Ouza Diallo : Les gens n’ont rien compris. Ceux qui ont amené ces principes de respect de la démocratie, des droits de l’Homme, c’est les révolutionnaires de 1789. La révolution de 1789 a fait 80 ans avant de porter ses fruits et voire jusqu’à présent, les démocraties occidentales connaissent souvent des failles et des imperfections.
En Afrique, nous venons d’avoir, pour la plupart des Etats, 52 ans d’indépendance. J’ai fait la Gambie dans les années 70. A l’époque, c’était Daouda Diawara qui en était le Président de la République. Comparée à aujourd’hui, j’ai compris ce que Yaya Jammeh a réalisé pour la Gambie.
Kwamé Nkrumah, Sékou Touré, Patrice Lumumba…Les occidentaux nous ont toujours fait croire qu’ils étaient des renégats. Or, ce sont eux les véritables traîtres. La guerre de l’Irak a montré que Georges Bush avait menti. Pourquoi ne l’a-t-on pas jugé ? Mais, on juge les Gbagbo, on nous demande d’extrader Issen Habré. C’est ce qui fait que je crois à des présidents comme Yaya Jammeh, à son panafricanisme. J’ai appris lorsqu’il est venu en Mauritanie, il l’a traité le problème des visas aussi bien chez les gambiens que chez les maliens et sénégalais.
Cridem : Qu’est-ce qu’un homme aussi libre qu’engagé comme vous peut ressentir à un moment donné lorsqu’on le censure, le muselle ?
Ouza Diallo : Nous sommes habitués à cela. Cela remonte depuis le président Léopold Sédar Senghor. Je me rappelle, si j’ai bonne mémoire, je suis venu à Nouakchott dans les années 70. J’avais été invité à la Radio Mauritanie. Le directeur est venu alors me voir pour me rappeler que la Mauritanie avait des liens historiques avec le Sénégal. Résultat, on a fait l’interview en différé pour éviter que je ne crique le Président Senghor qui était un ami de Moktar Ould Daddah. En ce moment, j’étais contre le pouvoir de Senghor. Alors, j’ai milité à côté d’Abdoulaye Wade qui fût mon mentor. Avec lui, j’ai voyagé un peu partout. On a souffert ensemble jusqu’à son accession au pouvoir. Lorsque j’ai compris qu’il voulait nous imposer une dévolution monarchique, saccager les vertus africaines, j’ai rompu avec lui.

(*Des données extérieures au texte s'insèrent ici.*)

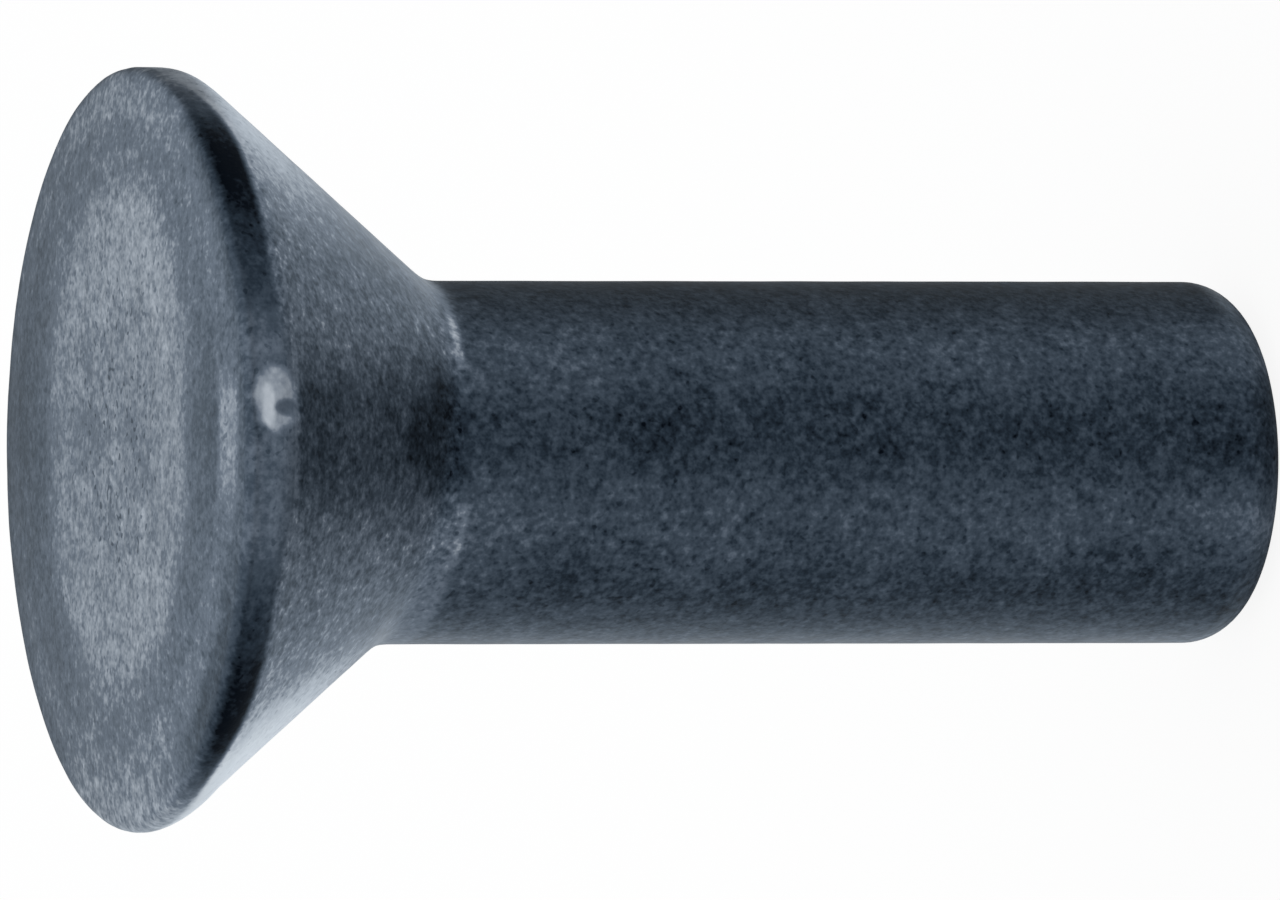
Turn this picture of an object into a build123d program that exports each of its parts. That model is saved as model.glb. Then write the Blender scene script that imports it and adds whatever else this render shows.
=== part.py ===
"""Solid countersunk rivet, cold headed from one cut length of plain steel wire.

The rivet stands on the flat end of its tail. The shank's axis is +Z, and the origin is the centre
of that end. The punch struck the head a little off the shank's axis, towards +X. All sizes are in
millimetres.
"""
from build123d import *
import os
from math import asin, cos, degrees, radians, sin, tan

# The wire, and the length of the blank that is left once the head is formed
SHANK_DIAMETER = 5.0
LENGTH = 16.0  # from the end of the tail up to the head's widest line

# The head: a cone that sits in the countersink, and a face that ends up flush with the sheet
HEAD_DIAMETER = 10.5
HEAD_OFFSET = 0.3  # from the shank's axis to the head's
SEAT_ANGLE = 79.0  # included angle of the cone
FACE_FLAT_DIAMETER = 5.2  # flat in the middle of the face, where the punch bears
CROWN_RADIUS = 16.0  # shallow dome from that flat out to the edge of the face

# The rounds that heading and tumbling leave, none of them cut
TAIL_RADIUS = 0.75  # edge of the tail, worn round against other rivets
NECK_RADIUS = 0.8  # fillet that carries the cone into the shank
RIM_BACK_RADIUS = 0.85  # start of the cone, where metal didn't fill the die
RIM_LAND = 0.04  # short straight band at the widest line
RIM_FRONT_RADIUS = 0.17  # edge of the face, where metal did fill the die

SHANK_R = SHANK_DIAMETER / 2
HEAD_R = HEAD_DIAMETER / 2
FACE_FLAT_R = FACE_FLAT_DIAMETER / 2
HALF_SEAT = SEAT_ANGLE / 2


def shank():
    """The wire from its worn end up to the head's widest line, where the head hides its end."""
    wire = extrude(Circle(SHANK_R), LENGTH)
    return fillet(wire.faces().sort_by(Axis.Z)[0].edges(), TAIL_RADIUS)


def crown_slope():
    """How steeply the face falls at its edge, where the dome meets the rim's front round."""
    dome_width = HEAD_R - RIM_FRONT_RADIUS - FACE_FLAT_R
    return degrees(asin(dome_width / (CROWN_RADIUS - RIM_FRONT_RADIUS)))


def head_half_section():
    """Half of the head's section: the cone from its point, inside the shank, and then a chain
    of lines and arcs, each tangent to the last, over the rim to the middle of the face."""
    slope = radians(HALF_SEAT)
    cone_end_r = HEAD_R - RIM_BACK_RADIUS * (1 - cos(slope))
    cone_end_height = LENGTH - RIM_LAND - RIM_BACK_RADIUS * sin(slope)
    point_height = cone_end_height - cone_end_r / tan(slope)
    with BuildSketch(Plane.XZ) as section:
        with BuildLine():
            cone = Line((0, point_height), (cone_end_r, cone_end_height))
            rim_back = JernArc(cone @ 1, cone % 1, RIM_BACK_RADIUS, HALF_SEAT)
            rim_land = Line(rim_back @ 1, (HEAD_R, LENGTH))
            rim_front = JernArc(rim_land @ 1, rim_land % 1, RIM_FRONT_RADIUS, 90 - crown_slope())
            crown = JernArc(rim_front @ 1, rim_front % 1, CROWN_RADIUS, crown_slope())
            face = Line(crown @ 1, (0, (crown @ 1).Y))
            Line(face @ 1, cone @ 0)
        make_face()
    return section.sketch


def head():
    """The head, turned about its own axis."""
    return Pos(HEAD_OFFSET, 0, 0) * revolve(head_half_section(), axis=Axis.Z)


def rivet():
    """The rivet: head and shank in one, with the fillet run round the line where they meet."""
    wire, struck = shank(), head()
    joined = wire + struck
    neck = new_edges(wire, struck, combined=joined)
    return fillet(neck, NECK_RADIUS)


os.makedirs("parts", exist_ok=True)
export_step(rivet(), "parts/rivet.step")
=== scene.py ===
from math import asin, cos, pi, radians, sin, sqrt, tan

import bmesh
import bpy
from mathutils import Matrix, Vector


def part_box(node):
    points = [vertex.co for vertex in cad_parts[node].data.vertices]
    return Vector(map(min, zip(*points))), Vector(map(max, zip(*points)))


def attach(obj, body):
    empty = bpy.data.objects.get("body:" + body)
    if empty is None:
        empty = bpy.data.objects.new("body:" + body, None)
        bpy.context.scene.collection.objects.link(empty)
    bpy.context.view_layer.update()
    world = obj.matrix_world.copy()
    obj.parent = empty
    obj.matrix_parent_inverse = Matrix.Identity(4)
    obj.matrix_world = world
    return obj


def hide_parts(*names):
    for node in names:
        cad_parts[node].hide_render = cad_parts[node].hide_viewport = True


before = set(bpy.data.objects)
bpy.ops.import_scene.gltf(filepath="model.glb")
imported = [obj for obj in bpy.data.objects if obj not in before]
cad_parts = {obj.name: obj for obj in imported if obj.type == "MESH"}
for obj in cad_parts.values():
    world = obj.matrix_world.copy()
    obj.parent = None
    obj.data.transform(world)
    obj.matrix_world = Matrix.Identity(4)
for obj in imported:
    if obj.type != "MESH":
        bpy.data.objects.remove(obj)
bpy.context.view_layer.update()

# ---- The rivet --------------------------------------------------------------------------------
# One length of plain steel wire with its head struck up cold, so the face, the cone and the
# shank are one skin. The dark coat it was drawn in is still on it, rubbed where the punch bore on the
# face and where the rim has knocked against other rivets. Painted highlights, reflections and shade
# lie on the coat as well.

mm = 0.001
rivet_low, rivet_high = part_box("rivet")
head_r = (rivet_high.x - rivet_low.x) / 2
head_offset = (rivet_high.x + rivet_low.x) / 2
die_x = head_offset + 0.08 * mm
face_height = rivet_high.z
shank_r = 2.5 * mm
seat_angle = radians(79)
half_seat = seat_angle / 2
face_flat_r = 2.6 * mm
crown_radius = 16 * mm
rim_front_radius = 0.17 * mm
rim_land = 0.04 * mm
rim_back_radius = 0.85 * mm
neck_radius = 0.8 * mm
tail_radius = 0.75 * mm

crown_slope = asin((head_r - rim_front_radius - face_flat_r) / (crown_radius - rim_front_radius))
crown_corner_r = face_flat_r + crown_radius * tan(crown_slope / 2)
rim_front = face_height - (head_r - crown_corner_r) * tan(crown_slope)
widest = rim_front - rim_front_radius * tan((pi / 2 - crown_slope) / 2)
rim_back = widest - rim_land - rim_back_radius * tan(half_seat / 2)
neck = rim_back - (head_r - shank_r) / tan(half_seat)
cone_top = rim_back - rim_back_radius * tan(half_seat / 2) * cos(half_seat)

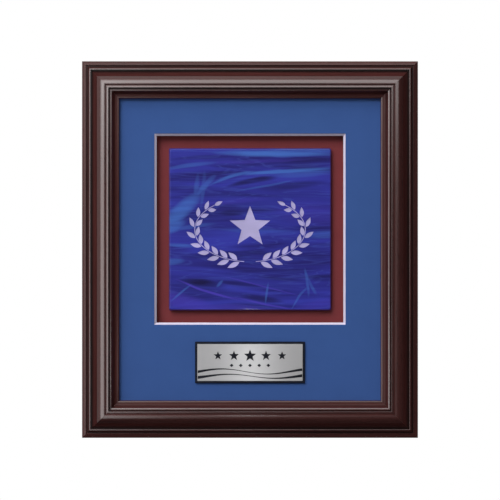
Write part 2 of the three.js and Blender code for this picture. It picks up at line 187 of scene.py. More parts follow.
def stained_wood(name, grain_axis):
    """Dark mahogany stain under satin lacquer, the grain along one axis.

    The sunk attribute says how deep a point lies in the moulding, in millimetres. The hollows darken with
    it, stain that gathers there together with painted shade. Rubbing down leaves little lacquer there.
    """
    finish = Finish(name, Roughness=0.5, Specular_IOR_Level=0.03, Coat_Roughness=0.2, Coat_IOR=1.75)
    drawn, pore_drawn = along_grain(grain_axis, 0.04), along_grain(grain_axis, 0.09)
    figure = finish.noise(95, 4, 0.6, 0.6, drawn)
    streaks = finish.noise(900, 5, 0.65, stretch=drawn)
    pores = finish.rescale(finish.noise(2300, 2, 0.5, stretch=pore_drawn), 0.6, 0.72)
    grain = finish.weighed(figure, 0.55, streaks)
    wood = finish.between(grain, colour(57, 28, 27), colour(79, 40, 38), 0.36, 0.64)
    wood = finish.blend(finish.math("MULTIPLY", pores, 0.4), wood, colour(24, 11, 10))
    sunk = finish.node("Attribute", attribute_name="sunk").outputs["Fac"]
    # Painted shade: the base colour darkens towards the deepest hollows, along with the stain gathered
    # there.
    wood = finish.blend(finish.rescale(sunk, 0.4, 1.1, 0.0, 0.9), wood, colour(20, 10, 9))
    finish.paint(wood)
    finish.set("Coat Weight", finish.rescale(sunk, -0.15, 0.15, 1.0, 0.08))
    finish.bump(finish.math("SUBTRACT", streaks, pores), 0.02 * MM, 0.3)
    return finish.material


def raw_wood(name, grain_axis):
    """The moulding's unfinished back."""
    finish = Finish(name, Roughness=0.85)
    drawn = along_grain(grain_axis, 0.035)
    figure = finish.noise(130, 5, 0.6, 0.9, drawn)
    fibres = finish.noise(1600, 4, 0.7, stretch=drawn)
    grain = finish.weighed(figure, 0.6, fibres)
    finish.paint(finish.between(grain, colour(150, 112, 76), colour(205, 172, 130), 0.33, 0.68))
    finish.bump(fibres, 0.15 * MM, 0.7)
    return finish.material


def paper(name, base, shade):
    """A mat board's facing: a soft cloud of pulp and fine felt marks."""
    finish = Finish(name, Roughness=0.9, Specular_IOR_Level=0.12)
    cloud = finish.noise(45, 4, 0.6)
    felt = finish.noise(2200, 4, 0.7)
    mottle = finish.weighed(cloud, 0.5, felt)
    finish.paint(finish.between(mottle, shade, base))
    finish.bump(felt, 0.06 * MM, 0.8)
    return finish.material


def board_core(name, base, shade):
    """The pulp that shows where a board is cut, in fine plies."""
    finish = Finish(name, Roughness=0.95, Specular_IOR_Level=0.2)
    plies = finish.noise(900, 3, 0.6, stretch=(0.2, 6, 0.2))
    fluff = finish.noise(3000, 3, 0.6)
    mottle = finish.weighed(plies, 0.5, fluff)
    finish.paint(finish.between(mottle, shade, base, high=0.6))
    finish.bump(mottle, 0.1 * MM, 0.6)
    return finish.material


def hardboard(name):
    """Pressed brown fibre, mottled, with darker flecks."""
    finish = Finish(name, Roughness=0.7, Specular_IOR_Level=0.35)
    cloud = finish.noise(30, 5, 0.65, 0.4)
    fibre = finish.noise(1100, 5, 0.75, 1.2)
    board = finish.between(cloud, colour(124, 88, 57), colour(141, 102, 67), 0.3, 0.7)
    flecks = finish.rescale(fibre, 0.56, 0.72, 0.0, 0.6)
    finish.paint(finish.blend(flecks, board, colour(74, 48, 30)))
    finish.bump(fibre, 0.08 * MM, 0.8)
    return finish.material


def metal(name, base, shade, roughness, depth, scale=900.0, streak=(1, 1, 1), metallic=1.0, across=None):
    """Plated or brushed metal. The marks have a depth in millimetres, and streak stretches them.

    across is the direction across a brushed lie, in which highlights spread.
    """
    finish = Finish(name, Metallic=metallic, Roughness=roughness)
    if across:
        finish.set("Anisotropic", 0.8)
        finish.set("Tangent", finish.node("CombineXYZ", dict(enumerate(across))).outputs[0])
    marks = finish.noise(scale, 5, 0.7, stretch=streak)
    blotch = finish.noise(180, 3, 0.6)
    finish.paint(finish.between(blotch, shade, base))
    finish.set("Roughness", finish.rescale(marks, 0.3, 0.7, roughness * 0.88, roughness * 1.14))
    finish.bump(marks, depth * MM, 0.6)
    return finish.material


def moulded(name, base, shade, roughness, scale=1500.0, depth=0.03, specular=0.5):
    """Plastic, rubber, enamel or foam: an even colour with a fine tooth."""
    finish = Finish(name, Roughness=roughness, Specular_IOR_Level=specular)
    tooth = finish.noise(scale, 4, 0.6)
    cloud = finish.noise(120, 3, 0.5)
    finish.paint(finish.between(cloud, shade, base))
    finish.set("Roughness", finish.rescale(tooth, 0.3, 0.7, roughness * 0.9, roughness * 1.1))
    finish.bump(tooth, depth * MM, 0.7)
    return finish.material


def streak_group():
    """A node group for one streak in the glass: a bent lens, 1 along its middle and 0 outside it."""
    group = bpy.data.node_groups.new("streak", "ShaderNodeTree")
    socket = group.interface.new_socket
    for name in ("x", "z", "centre x", "centre z", "slope", "bend", "half length", "half width"):
        socket(name, in_out="INPUT", socket_type="NodeSocketFloat")
    socket("share", in_out="OUTPUT", socket_type="NodeSocketFloat")
    given = group.nodes.new("NodeGroupInput").outputs
    nodes = Nodes(group)
    result = nodes.math
    along = result("SUBTRACT", given["x"], given["centre x"])
    rise = result("SUBTRACT", given["z"], given["centre z"])
    sloped = result("MULTIPLY", along, given["slope"])
    bent = result("MULTIPLY", result("MULTIPLY", along, along), given["bend"])
    across = result("SUBTRACT", result("SUBTRACT", rise, sloped), bent)
    lengths = result("DIVIDE", along, given["half length"])
    widths = result("DIVIDE", across, given["half width"])
    squares = result("ADD", result("MULTIPLY", lengths, lengths), result("MULTIPLY", widths, widths))
    share = nodes.rescale(squares, 1.0, 0.0, smooth=True)
    group.links.new(share, group.nodes.new("NodeGroupOutput").inputs["share"])
    return group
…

Cridem : Qu’éprouvez-vous aujourd’hui après avoir participé à faire bouger les lignes, après avoir mené tout ce combat pour le peuple sénégalais ?
Ouza Diallo : Je suis très épanoui et fier des luttes que j’ai menées pour la libération du peuple sénégalais. Je suis une icône incontestable de la musique sénégalaise. Je suis connu par tout le peuple sénégalais.
Cridem : On va parler des relations entre la Mauritanie et le Sénégal. Souvent, on enregistre des couacs entre ces deux pays. En tant qu’artiste panafricaniste, quel message lancez-vous aux dirigeants politiques des deux pays ?
Ouza Diallo : Je souhaite qu’il y’ait de très bonnes relations entre la Mauritanie et le Sénégal. Nous sommes des micro-états et en que tels, on ne peut pas développer l’Afrique. Nous sommes issus des Empires du Ghana, du Mali, du Songhaï. La meilleure issue pour nous, c’est l’entente, le renforcement de nos relations. Si, on a des Etats forts, une fédération forte, on peut tenir tête aux Européens.
Mon combat, c’est la sauvegarde de la personnalité africaine, d’arrêter de penser qu’il faut avoir 4 voitures à la maison, 4 réfrigérateurs pour parler de développement. C’est pour cette raison, j’ai beaucoup aimé Thomas Sankara. Je fais partie de ces gens-là qui croient à l’Afrique, à son unité. C’est aux jeunes maintenant de relever ce défi, de croire au panafricanisme, à leurs réalités, à leur culture africaine, aux valeurs africaines.